1 Paul, Silvanus, and Timothy, to the church of the Thessalonians in God our Father and the Lord Jesus Christ: 2 Grace to you and peace from God our Father and the Lord Jesus Christ.

3 We must always give thanks to God for you, brothers and sisters, as is right, because your faith is growing abundantly, and the love of everyone of you for one another is increasing. 4 Therefore we ourselves boast of you among the churches of God for your steadfastness and faith during all your persecutions and the afflictions that you are enduring. 5 This is evidence of the righteous judgment of God, and is intended to make you worthy of the kingdom of God, for which you are also suffering.

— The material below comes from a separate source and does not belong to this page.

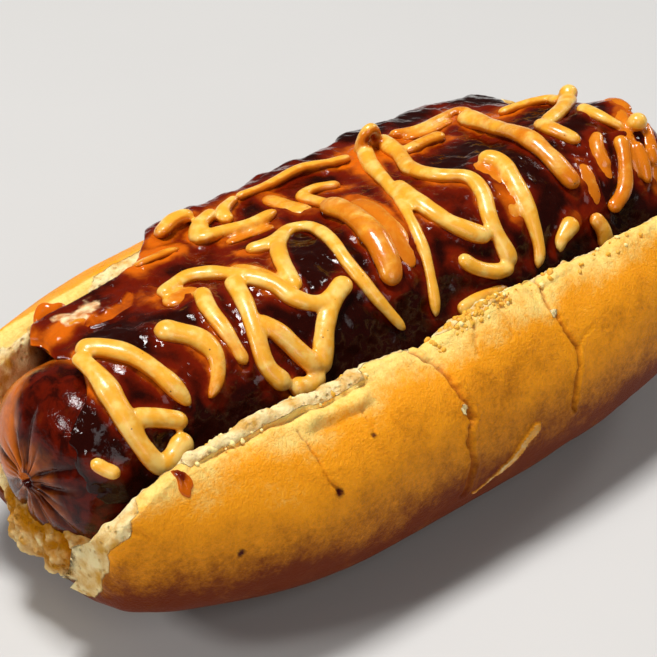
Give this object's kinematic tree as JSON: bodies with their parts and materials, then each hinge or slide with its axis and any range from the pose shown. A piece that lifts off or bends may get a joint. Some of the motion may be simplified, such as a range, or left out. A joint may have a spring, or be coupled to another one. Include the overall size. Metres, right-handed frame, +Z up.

6 For it is indeed just of God to repay with affliction those who afflict you, 7 and to give relief to the afflicted as well as to us, when the Lord Jesus is revealed from heaven with his mighty angels 8 in flaming fire, inflicting vengeance on those who do not know God and on those who do not obey the gospel of our Lord Jesus. 9 These will suffer the punishment of eternal destruction, separated from the presence of the Lord and from the glory of his might, 10 when he comes to be glorified by his saints and to be marveled at on that day among all who have believed, because our testimony to you was believed.

11 To this end we always pray for you, asking that our God will make you worthy of his call and will fulfill by his power every good resolve and work of faith, 12 so that the name of our Lord Jesus may be glorified in you, and you in him, according to the grace of our God and the Lord Jesus Christ.



  • A few months after 1 Thessalonians (50 AD), Paul pens 2 Thessalonians (50 or 51 AD). Either the church (or part of it) has misunderstood 1 Thessalonians, or more instruction is needed to drive the point home.
    • Whereas he had told them to watch their lives (1 Thessalonians 5:6), they had begun to watch and wait for the end of the world.
    • The point: No one knows when the end will come, so we must be ready at all times.
    • Part of being ready is living a productive life in society -- not withdrawing from it!
  • Paul, Silas, and Timothy give thanks because the Thessalonians' faith and love is growing (v.3).
    • These two areas of growth mirror the two greatest commandments and our most important relationships: God and others (before self).
    • Growth in these two areas also helps them make it through hard times (v.4).
    • In addition, it equips them for the kingdom of God (v.5). There are many verses in Paul's letters on living worthily of God: Ephesians 4:1; Philippians 1:27; Colossians 1:10; 1 Thessalonians 2:12; and here in 2 Thessalonians 1:5,11.
  • God's judgment on humans, based on their faith and deeds (or lack thereof) is fair (vv.6-7). Moreover, judgment day is on the way.
    • When God is revealed from heaven, this will not be a hallucination; it's real! Of course God has been there all the time. But the Bible teaches that one day there will be an unveiling (Greek: apokalypsis); the curtain of time and eternity will be pulled back to reveal cosmic reality. It will be judgment day.
    • Those who do not know God will be punished (v.8).
      • There is no undoing the sentence of destruction in the next age. It is just, awful, and irreversible.
      • Of course the root problem is sin -- rebellion against the Creator -- not ignorance, though there is a close connection between the two.
      • "Obeying the gospel" means responding to the gospel message in trusting obedience (see Romans 1:5; Acts 2:38). No one is saved by faith alone.
    • On the last day there are but two possibilities:
      • Exclusion -- with likely astonishment (v.9).
      • Astonishment -- at our inclusion with all the saints in this amazing event (v.10).
  • With these things in mind, Paul shares some concluding thoughts:
    • The goal is not just to "make it" at the last day, but to have done so worthily (v.11).
    • He prays that God may fulfill every good act of faith on the part of the Thessalonians (v.11).
    • The ultimate goal is that Christ may be glorified (v.12).
      • And yet Paul also says that we will be glorified in Christ.
      • Beware the false humility that denies any desire for God's approval or the reward of heaven.
    • All of this is through God's grace.


  • For a Newsweek survey on hell with some interesting results, click here.
  • For more on the nature of eternal punishment, click here.
  • For more on the natural (and good) desire for glory, read C.S. Lewis' essay, The Weight of Glory.

Thought questions:

  • Have I accepted the biblical truth that those who do not know God will be punished, not pardoned?
  • Do I pretend I don't care whether the Lord says to me, "Well done, good and faithful servant" (Matthew 25:21)? If I do, can I see that this is false modesty?